SPRINGFIELD: I'd like to do something more about his relationship with SirJohn Herschel. The two of them were more collaborative than I was aware. Something that happened in the Transformer show is that there are all these pairs; I wasn't conscious of doing that, and I think it came from all the negative/positive work. I want to be more deliberate with that in future works about Talbot. The dual nature of photography, the relationship of positive to negative, and the relationship between those two men. Talbot couldn't have done what he did without Herschel, but unless you're a scholar of photography, Herschel's kind of a silent partner.
EXPRESS: You think that might play into the process or content of what you do next?
SPRINGFIELD: Maybe both. In terms of process, I hope it might result in terms of a collaboration between myself and someone else. That's a pretty big stretch for me, because I'm used to having complete control over what I'm working on.

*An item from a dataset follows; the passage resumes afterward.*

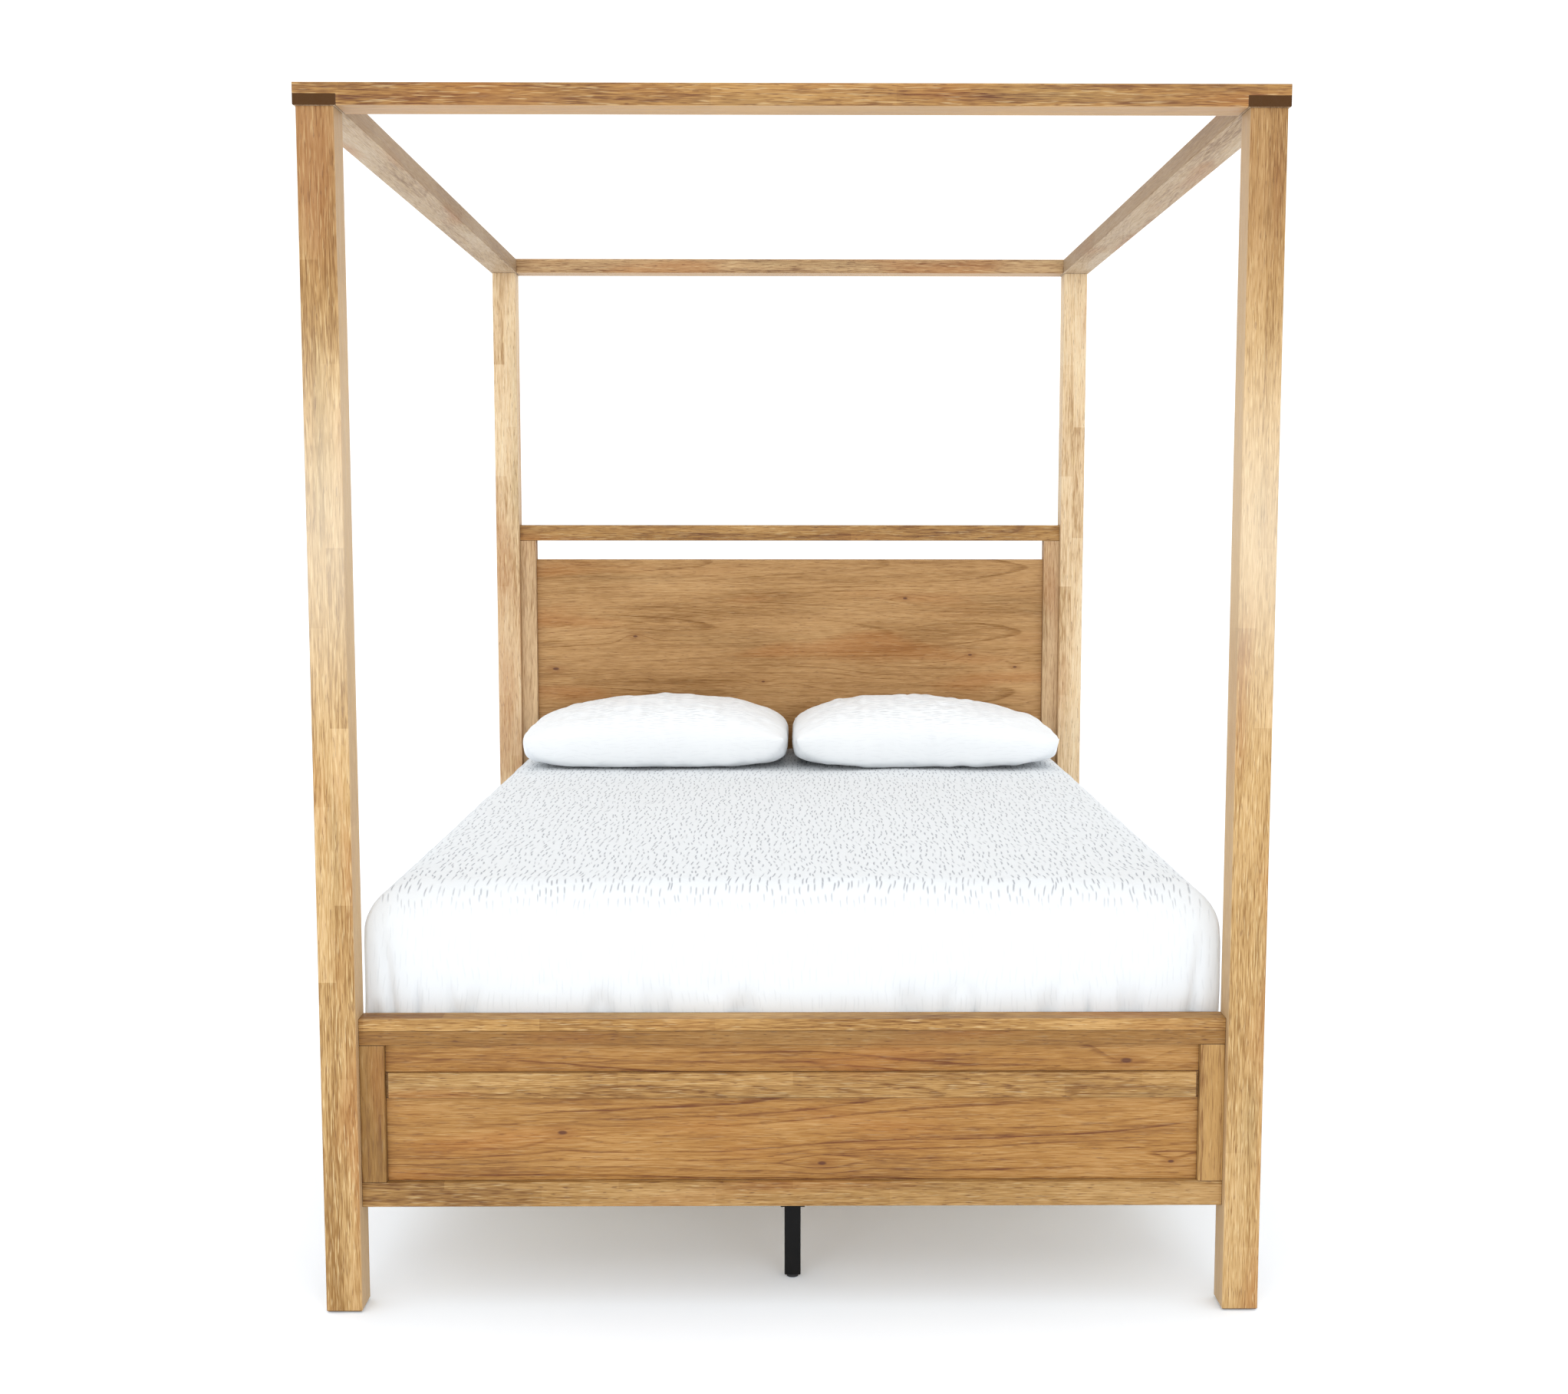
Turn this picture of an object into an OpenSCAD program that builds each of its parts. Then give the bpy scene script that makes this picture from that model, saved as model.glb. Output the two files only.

EXPRESS: Have you thought about any Herschel candidates?
SPRINGFIELD: Yes. [laughs] I don't want to jinx it. It'll start to take place this spring and summer. It's tentative, but the next Talbot thing will happen in New York next fall [at Moti Hasson Gallery].
EXPRESS: Do you say calotypes or talbotypes?
SPRINGFIELD: I like both, but I use calotypes, because that was his word for them, and it comes from the Greek word for "beautiful." He recognized that other people would come along and work on this juggernaut [of photography]. Maybe if he's been less humble, he'd be as well known as [Louis Jacques Mande] Daguerre.